**Brief**:
What is to be transcribed is the run of lines opening with the one that has "return nodes" and closing with the one that has "frame = import_model()", and only that run, exactly.

------ Collected data

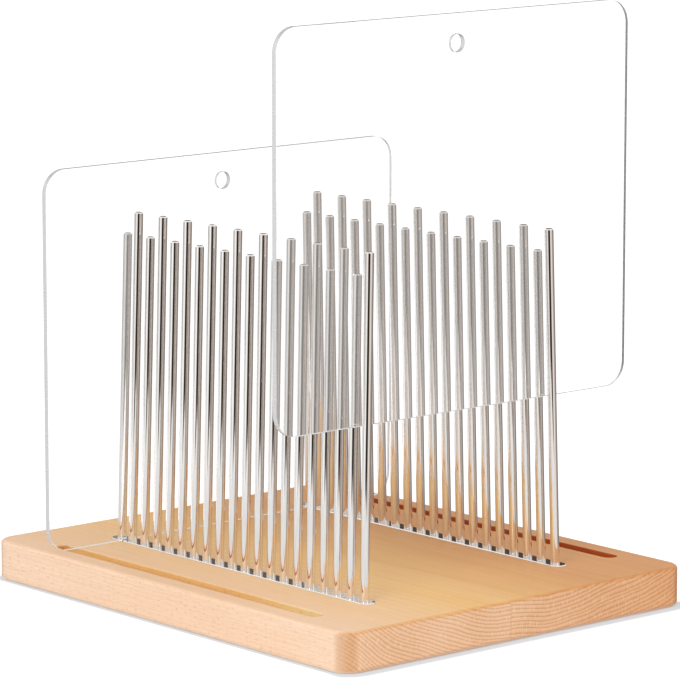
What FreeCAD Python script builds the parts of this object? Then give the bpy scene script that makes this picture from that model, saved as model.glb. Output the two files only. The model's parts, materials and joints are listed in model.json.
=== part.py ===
import FreeCAD, Part
import math
import os
from FreeCAD import Vector

# Bread slicer guide. Millimetres, +Z up.
# X runs across the two rod rows, Y along them (front is -Y).
# The origin is the centre of the board's underside.

# ---- Board -------------------------------------------------------------
board_width = 225.0
board_length = 276.0
board_thickness = 20.5
board_corner_radius = 11.0
board_top_edge_radius = 2.0
board_bottom_edge_radius = 2.5

# ---- Rods: two rows, short and tall in turn, short first at the back ------
# The rows lean in towards each other a little, so they steady the loaf. Along a row the rods also
# lean towards its middle, none in the middle and the most at its ends, where a tall rod's tip takes
# up row_fan_play_share of the play that a panel has between two rods.
rods_per_row = 20
rod_pitch = 10.0
rod_diameter = 4.5
tall_rod_height = 169.5
short_rod_height = 158.0
rod_lean_degrees = 1.5
row_fan_play_share = 0.71
rod_tip_chamfer = 0.5
row_spacing_at_board = 126.0

# ---- Steel strips that carry the rods --------------------------------------
strip_side_margin = 2.25
strip_end_margin = 6.0
strip_thickness = 6.0
strip_proud = 0.6
strip_edge_chamfer = 0.4
strip_slot_clearance = 0.1
rod_hole_clearance = 0.05

# ---- Clear panels -------------------------------------------------------
panel_width = 228.0
panel_height = 194.0
panel_thickness = 3.0
panel_corner_radius = 12.0
hang_hole_diameter = 9.0
hang_hole_drop = 14.5
panel_rod_clearance = 0.3
back_panel_gap = 1
front_panel_gap = rods_per_row - 1
front_panel_raise = 84.5

# ---- Storage grooves: each is wide enough for both panels --------------------
groove_inset = 15.0
groove_depth = 8.0
groove_side_clearance = 1.0
groove_end_clearance = 5.0
groove_mouth_chamfer = 0.5

# ---- Screws that hold each strip from below ----------------------------------
screw_gaps = (3, rods_per_row - 3)
screw_shank_diameter = 3.0
screw_head_diameter = 5.5
screw_head_height = 3.0
screw_head_recess = 1.0
screw_socket_across_flats = 2.5
screw_socket_depth = 1.6
screw_hole_clearance = 0.25
counterbore_clearance = 0.75
thread_engagement = 4.5
thread_tip_clearance = 0.5
thread_clearance = 0.05

# ---- Worked out from the sizes above -----------------------------------------
rod_radius = rod_diameter / 2
panel_free_play = rod_pitch - rod_diameter - panel_thickness
row_fan_degrees = math.degrees(math.atan(row_fan_play_share * panel_free_play / tall_rod_height))
rod_tilt = math.radians(math.hypot(rod_lean_degrees, row_fan_degrees))
slot_depth = strip_thickness - strip_proud
rod_seat_depth = (slot_depth - rod_radius * math.sin(rod_tilt)) / math.cos(rod_tilt)
row_x = row_spacing_at_board / 2
row_length = (rods_per_row - 1) * rod_pitch
back_rod_y = row_length / 2
strip_width = rod_diameter + 2 * strip_side_margin
strip_length = row_length + 2 * strip_end_margin
strip_bottom_z = board_thickness - slot_depth
strip_top_z = board_thickness + strip_proud
groove_x = board_width / 2 - groove_inset
groove_width = 2 * (panel_thickness + groove_side_clearance)
groove_length = panel_height + 2 * groove_end_clearance
screw_head_top_z = screw_head_recess + screw_head_height
screw_tip_z = strip_bottom_z + thread_engagement

sides = {"left": -1, "right": 1}
up = Vector(0, 0, 1)
same_place = 1e-3


def rod_y(index):
    """Place of a rod along the row, counted from 1 at the back."""
    return back_rod_y - (index - 1) * rod_pitch


def gap_y(index):
    """Middle of the gap between a rod and the next one towards the front."""
    return rod_y(index) - rod_pitch / 2


def cylinder(radius, bottom_z, top_z, x, y):
    """Upright cylinder between two heights."""
    return Part.makeCylinder(radius, top_z - bottom_z, Vector(x, y, bottom_z), up)


def leaned(shape, side, y):
    """The shape of an upright rod, or of its hole, tipped about the board's top towards the loaf."""
    foot = Vector(sides[side] * row_x, y, board_thickness)
    shape.rotate(foot, Vector(0, 1, 0), -sides[side] * rod_lean_degrees)
    shape.rotate(foot, Vector(1, 0, 0), row_fan_degrees * y / back_rod_y)
    return shape


def rounded_block(width, length, height, radius):
    """Plate on the XY plane, centred, with round upright corners."""
    block = Part.makeBox(width, length, height, Vector(-width / 2, -length / 2, 0))
    upright = [edge for edge in block.Edges if edge.BoundBox.ZLength > height / 2]
    return block.makeFillet(radius, upright)


def round_ended_bar(width, length, bottom_z, height, x):
    """Bar along Y with half-round ends, as an end mill leaves its slot."""
    radius = width / 2
    straight = length / 2 - radius
    corners = [Vector(x - radius, -straight, bottom_z), Vector(x + radius, -straight, bottom_z),
               Vector(x + radius, straight, bottom_z), Vector(x - radius, straight, bottom_z)]
    front = Part.Arc(corners[0], Vector(x, -length / 2, bottom_z), corners[1])
    back = Part.Arc(corners[2], Vector(x, length / 2, bottom_z), corners[3])
    outline = Part.Wire([front.toShape(), Part.makeLine(corners[1], corners[2]),
                         back.toShape(), Part.makeLine(corners[3], corners[0])])
    return Part.Face(outline).extrude(Vector(0, 0, height))


def edges_at(shape, z):
    """Edges that lie wholly at one height."""
    return [edge for edge in shape.Edges
            if abs(edge.BoundBox.ZMin - z) < same_place and abs(edge.BoundBox.ZMax - z) < same_place]


def mouth_edges(board, x):
    """Edges round the open top of the storage groove at x."""
    return [edge for edge in edges_at(board, board_thickness)
            if abs(edge.BoundBox.Center.x - x) < groove_width / 2 + same_place]


def screw_hole_cutters(x):
    """Clearance holes under a strip, each with a counterbore for the screw's head."""
    hole_radius = screw_shank_diameter / 2 + screw_hole_clearance
    bore_radius = screw_head_diameter / 2 + counterbore_clearance
    cutters = []
    for y in map(gap_y, screw_gaps):
        cutters.append(cylinder(hole_radius, screw_head_top_z, strip_bottom_z, x, y))
        cutters.append(cylinder(bore_radius, 0, screw_head_top_z, x, y))
    return cutters


def base_board():
    """Solid board: round edges, two strip slots, two storage grooves, screw holes."""
    board = rounded_block(board_width, board_length, board_thickness, board_corner_radius)
    board = board.makeFillet(board_top_edge_radius, edges_at(board, board_thickness))
    board = board.makeFillet(board_bottom_edge_radius, edges_at(board, 0))
    for side in sides.values():
        groove = round_ended_bar(groove_width, groove_length,
                                 board_thickness - groove_depth, groove_depth, side * groove_x)
        board = board.cut(groove)
        board = board.makeChamfer(groove_mouth_chamfer, mouth_edges(board, side * groove_x))
        slot = round_ended_bar(strip_width + 2 * strip_slot_clearance,
                               strip_length + 2 * strip_slot_clearance,
                               strip_bottom_z, slot_depth, side * row_x)
        board = board.cut([slot] + screw_hole_cutters(side * row_x))
    return board


def strip(side):
    """Round-ended strip, a little proud of the board, holed for the rods and tapped for the screws."""
    x = sides[side] * row_x
    bar = round_ended_bar(strip_width, strip_length, strip_bottom_z, strip_thickness, x)
    bar = bar.makeChamfer(strip_edge_chamfer, edges_at(bar, strip_top_z))
    hole_radius = rod_radius + rod_hole_clearance
    thread_radius = screw_shank_diameter / 2 + thread_clearance
    cutters = [leaned(cylinder(hole_radius, 0, 2 * board_thickness, x, rod_y(i)), side, rod_y(i))
               for i in range(1, rods_per_row + 1)]
    cutters += [cylinder(thread_radius, strip_bottom_z, screw_tip_z + thread_tip_clearance, x, y)
                for y in map(gap_y, screw_gaps)]
    return bar.cut(cutters)


def rod(side, index):
    """Leaning rod through the strip to the slot's floor, the rim of its tip broken."""
    height = tall_rod_height if index % 2 == 0 else short_rod_height
    top_z = board_thickness + height
    y = rod_y(index)
    shape = cylinder(rod_radius, board_thickness - rod_seat_depth, top_z, sides[side] * row_x, y)
    return leaned(shape.makeChamfer(rod_tip_chamfer, edges_at(shape, top_z)), side, y)


def panel_y(gap):
    """A panel is looser than its gap and leans on the rods nearer the middle."""
    towards_middle = -math.copysign(panel_free_play / 2 - panel_rod_clearance, gap_y(gap))
    return gap_y(gap) + towards_middle


def panel(gap, raised):
    """Clear panel across both rows in one gap, raised above the strips that it seats on."""
    plate = rounded_block(panel_width, panel_height, panel_thickness, panel_corner_radius)
    hole = cylinder(hang_hole_diameter / 2, 0, panel_thickness,
                    0, panel_height / 2 - hang_hole_drop)
    plate = plate.cut(hole)
    plate.rotate(Vector(0, 0, 0), Vector(1, 0, 0), 90)
    plate.translate(Vector(0, panel_y(gap) + panel_thickness / 2,
                           strip_top_z + raised + panel_height / 2))
    return plate


def hex_prism(across_flats, bottom_z, height, x, y):
    """Six-sided prism for a socket key."""
    radius = across_flats / math.sqrt(3)
    corners = [Vector(x + radius * math.cos(math.radians(60 * i)),
                      y + radius * math.sin(math.radians(60 * i)), bottom_z) for i in range(6)]
    return Part.Face(Part.makePolygon(corners + corners[:1])).extrude(Vector(0, 0, height))


def strip_screws(side):
    """Socket-head screws, heads sunk below the board's underside."""
    x = sides[side] * row_x
    screws = []
    for y in map(gap_y, screw_gaps):
        head = cylinder(screw_head_diameter / 2, screw_head_recess, screw_head_top_z, x, y)
        shank = cylinder(screw_shank_diameter / 2, screw_head_top_z, screw_tip_z, x, y)
        socket = hex_prism(screw_socket_across_flats, screw_head_recess, screw_socket_depth, x, y)
        screws.append(head.fuse(shank).removeSplitter().cut(socket))
    return Part.makeCompound(screws)


def all_nodes():
    """Every piece by name."""
    nodes = {"base_board": base_board(),
             "front_panel": panel(front_panel_gap, front_panel_raise),
             "back_panel": panel(back_panel_gap, 0)}
    for side in sides:
        nodes[f"{side}_strip"] = strip(side)
        nodes[f"{side}_strip_screws"] = strip_screws(side)
        for i in range(1, rods_per_row + 1):
            nodes[f"{side}_rod_{i:02d}"] = rod(side, i)
    return nodes


os.makedirs("parts", exist_ok=True)
for name, shape in all_nodes().items():
    shape.exportStep(f"parts/{name}.step")
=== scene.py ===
"""Looks of a bread slicer guide: a beech board with two combs of polished rods and two clear panels.

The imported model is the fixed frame. Every CAD piece stays as it is and gets its finish here. Units are
metres, the board's underside is z = 0 and its front edge is towards -Y. A pair of numbers whose name
ends in EDGES says where a soft step begins and where it is complete.
"""
import json
import math

import bpy
from mathutils import Matrix, Vector

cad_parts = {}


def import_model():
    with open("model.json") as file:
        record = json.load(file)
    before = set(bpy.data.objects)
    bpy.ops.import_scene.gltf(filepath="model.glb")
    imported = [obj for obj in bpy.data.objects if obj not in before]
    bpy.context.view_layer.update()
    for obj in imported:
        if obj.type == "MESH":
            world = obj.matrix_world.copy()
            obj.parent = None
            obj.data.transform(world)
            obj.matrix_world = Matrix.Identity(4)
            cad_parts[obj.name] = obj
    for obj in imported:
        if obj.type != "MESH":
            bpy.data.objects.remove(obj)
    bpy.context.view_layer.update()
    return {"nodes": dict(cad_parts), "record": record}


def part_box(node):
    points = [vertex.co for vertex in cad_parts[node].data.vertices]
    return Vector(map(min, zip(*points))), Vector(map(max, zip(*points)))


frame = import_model()

MM = 0.001
WHITE = (1.0, 1.0, 1.0, 1.0)
X_AXIS, Y_AXIS, Z_AXIS = range(3)

# ---------------------------------------------------------------------------------------------- sizes
board_low, board_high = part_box("base_board")
BOARD_TOP = board_high.z
BOARD_CORNER = 11.0 * MM
PANEL_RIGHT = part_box("front_panel")[1].x
# Each panel's foot lies below this height in the frame, and each panel's top lies above it.
FEET_BELOW = (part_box("front_panel")[0].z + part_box("back_panel")[1].z) / 2


# ---------------------------------------------------------------------------------------------- helpers
def srgb(red, green, blue):
    """A colour written in display values from 0 to 255, as the linear colour that shaders take."""
    def linear(value):
        value /= 255.0
        return value / 12.92 if value <= 0.04045 else ((value + 0.055) / 1.055) ** 2.4
    return (linear(red), linear(green), linear(blue), 1.0)


def tint(red, green, blue):
    """A linear colour, or what a colour is multiplied by."""
    return (red, green, blue, 1.0)


def grey(value):
    return tint(value, value, value)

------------

**Response**:
    return nodes


os.makedirs("parts", exist_ok=True)
for name, shape in all_nodes().items():
    shape.exportStep(f"parts/{name}.step")
=== scene.py ===
"""Looks of a bread slicer guide: a beech board with two combs of polished rods and two clear panels.

The imported model is the fixed frame. Every CAD piece stays as it is and gets its finish here. Units are
metres, the board's underside is z = 0 and its front edge is towards -Y. A pair of numbers whose name
ends in EDGES says where a soft step begins and where it is complete.
"""
import json
import math

import bpy
from mathutils import Matrix, Vector

cad_parts = {}


def import_model():
    with open("model.json") as file:
        record = json.load(file)
    before = set(bpy.data.objects)
    bpy.ops.import_scene.gltf(filepath="model.glb")
    imported = [obj for obj in bpy.data.objects if obj not in before]
    bpy.context.view_layer.update()
    for obj in imported:
        if obj.type == "MESH":
            world = obj.matrix_world.copy()
            obj.parent = None
            obj.data.transform(world)
            obj.matrix_world = Matrix.Identity(4)
            cad_parts[obj.name] = obj
    for obj in imported:
        if obj.type != "MESH":
            bpy.data.objects.remove(obj)
    bpy.context.view_layer.update()
    return {"nodes": dict(cad_parts), "record": record}


def part_box(node):
    points = [vertex.co for vertex in cad_parts[node].data.vertices]
    return Vector(map(min, zip(*points))), Vector(map(max, zip(*points)))


frame = import_model()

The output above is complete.